## Stated goal
Repeat the listing in full, word for word.

## Data lines
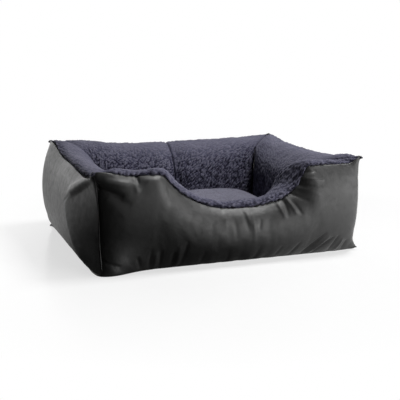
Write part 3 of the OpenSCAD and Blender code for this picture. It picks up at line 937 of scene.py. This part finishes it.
def joined(name, parts):
    """One mesh from several (points, faces) parts."""
    points, faces, start = [], [], 0
    for part_points, part_faces in parts:
        part_points = np.asarray(part_points).reshape(-1, 3)
        points.append(part_points)
        faces += [[index + start for index in face] for face in part_faces]
        start += len(part_points)
    points = np.concatenate(points)
    return make_mesh(name, points, faces, points[:, [0, 2]])


def stitches(low_x, high_x, y, z, length=2.6 * MM, gap=0.9 * MM):
    """A row of stitches along X on a face that looks towards +Y."""
    share = np.array([0, 0.12, 0.5, 0.88, 1.0])
    parts = []
    for start in np.arange(low_x, high_x - length, length + gap):
        path = np.zeros((5, 3))
        path[:, 0] = start + share * length
        path[:, 1] = y + 0.12 * MM * np.sin(share * math.pi)
        path[:, 2] = z + 0.15 * MM * (share - 0.5)
        points = tube(path, np.array([0.05, 0.24, 0.3, 0.24, 0.05]) * MM, 6, UP)
        ends = [list(range(6)), [24 + k for k in range(6)][::-1]]
        parts.append((points, tube_faces(5, 6) + ends))
    return parts


def strip(low, high, y, thick, seed):
    """A flat strip of cloth as a closed solid, its face towards +Y: low and high are (x, z)."""
    rows, cols = 180, 7
    x, z = np.linspace(low[0], high[0], rows), np.linspace(low[1], high[1], cols)
    grid = np.stack([*np.meshgrid(x, z, indexing="ij"), np.zeros((rows, cols))], 2)[:, :, [0, 2, 1]]
    grid[:, :, 1] = y + 0.16 * MM * lumps(grid, 22 * MM, seed)
    back = grid - (0, thick, 0)
    points = np.concatenate([grid.reshape(-1, 3), back.reshape(-1, 3)])
    face = grid_faces(rows, cols)
    size = rows * cols
    rim = [*range(cols), *[i * cols + cols - 1 for i in range(1, rows)]]
    rim += [*range(size - 2, size - cols - 1, -1), *[i * cols for i in range(rows - 2, 0, -1)]]
    sides = [[a, b, b + size, a + size] for a, b in zip(rim, rim[1:] + rim[:1])]
    return points, [*face[:, ::-1].tolist(), *(face + size).tolist(), *sides]


def build_tape(name, node, body, sides, tape_mat, thread_mat):
    """A zip tape, or both, each sewn down with one row of stitches."""
    low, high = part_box(node)
    coils_low, coils_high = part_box(node.split("_zip_")[0] + "_zip_coils")
    middle = (coils_low.z + coils_high.z) / 2
    parts, threads = [], []
    for side in sides:
        edge = [middle + side * 0.5 * MM, low.z if side < 0 else high.z]
        parts.append(strip((low.x, min(edge)), (high.x, max(edge)), high.y - 0.2 * MM, 0.6 * MM, side + 3))
        threads += stitches(low.x + 3 * MM, high.x - 3 * MM, high.y, middle + side * 9 * MM)
    obj = joined(name, parts)
    finished(obj, body, "zip_tape", tape_mat, node)
    sewn = joined(name + "_stitches", threads)
    finished(sewn, body, "zip_tape", thread_mat)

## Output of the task
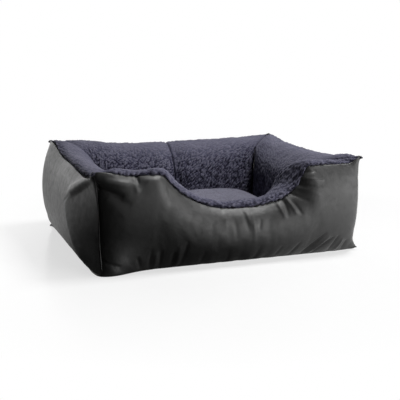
Write part 3 of the OpenSCAD and Blender code for this picture. It picks up at line 937 of scene.py. This part finishes it.
def joined(name, parts):
    """One mesh from several (points, faces) parts."""
    points, faces, start = [], [], 0
    for part_points, part_faces in parts:
        part_points = np.asarray(part_points).reshape(-1, 3)
        points.append(part_points)
        faces += [[index + start for index in face] for face in part_faces]
        start += len(part_points)
    points = np.concatenate(points)
    return make_mesh(name, points, faces, points[:, [0, 2]])


def stitches(low_x, high_x, y, z, length=2.6 * MM, gap=0.9 * MM):
    """A row of stitches along X on a face that looks towards +Y."""
    share = np.array([0, 0.12, 0.5, 0.88, 1.0])
    parts = []
    for start in np.arange(low_x, high_x - length, length + gap):
        path = np.zeros((5, 3))
        path[:, 0] = start + share * length
        path[:, 1] = y + 0.12 * MM * np.sin(share * math.pi)
        path[:, 2] = z + 0.15 * MM * (share - 0.5)
        points = tube(path, np.array([0.05, 0.24, 0.3, 0.24, 0.05]) * MM, 6, UP)
        ends = [list(range(6)), [24 + k for k in range(6)][::-1]]
        parts.append((points, tube_faces(5, 6) + ends))
    return parts


def strip(low, high, y, thick, seed):
    """A flat strip of cloth as a closed solid, its face towards +Y: low and high are (x, z)."""
    rows, cols = 180, 7
    x, z = np.linspace(low[0], high[0], rows), np.linspace(low[1], high[1], cols)
    grid = np.stack([*np.meshgrid(x, z, indexing="ij"), np.zeros((rows, cols))], 2)[:, :, [0, 2, 1]]
    grid[:, :, 1] = y + 0.16 * MM * lumps(grid, 22 * MM, seed)
    back = grid - (0, thick, 0)
    points = np.concatenate([grid.reshape(-1, 3), back.reshape(-1, 3)])
    face = grid_faces(rows, cols)
    size = rows * cols
    rim = [*range(cols), *[i * cols + cols - 1 for i in range(1, rows)]]
    rim += [*range(size - 2, size - cols - 1, -1), *[i * cols for i in range(rows - 2, 0, -1)]]
    sides = [[a, b, b + size, a + size] for a, b in zip(rim, rim[1:] + rim[:1])]
    return points, [*face[:, ::-1].tolist(), *(face + size).tolist(), *sides]


def build_tape(name, node, body, sides, tape_mat, thread_mat):
    """A zip tape, or both, each sewn down with one row of stitches."""
    low, high = part_box(node)
    coils_low, coils_high = part_box(node.split("_zip_")[0] + "_zip_coils")
    middle = (coils_low.z + coils_high.z) / 2
    parts, threads = [], []
    for side in sides:
        edge = [middle + side * 0.5 * MM, low.z if side < 0 else high.z]
        parts.append(strip((low.x, min(edge)), (high.x, max(edge)), high.y - 0.2 * MM, 0.6 * MM, side + 3))
        threads += stitches(low.x + 3 * MM, high.x - 3 * MM, high.y, middle + side * 9 * MM)
    obj = joined(name, parts)
    finished(obj, body, "zip_tape", tape_mat, node)
    sewn = joined(name + "_stitches", threads)
    finished(sewn, body, "zip_tape", thread_mat)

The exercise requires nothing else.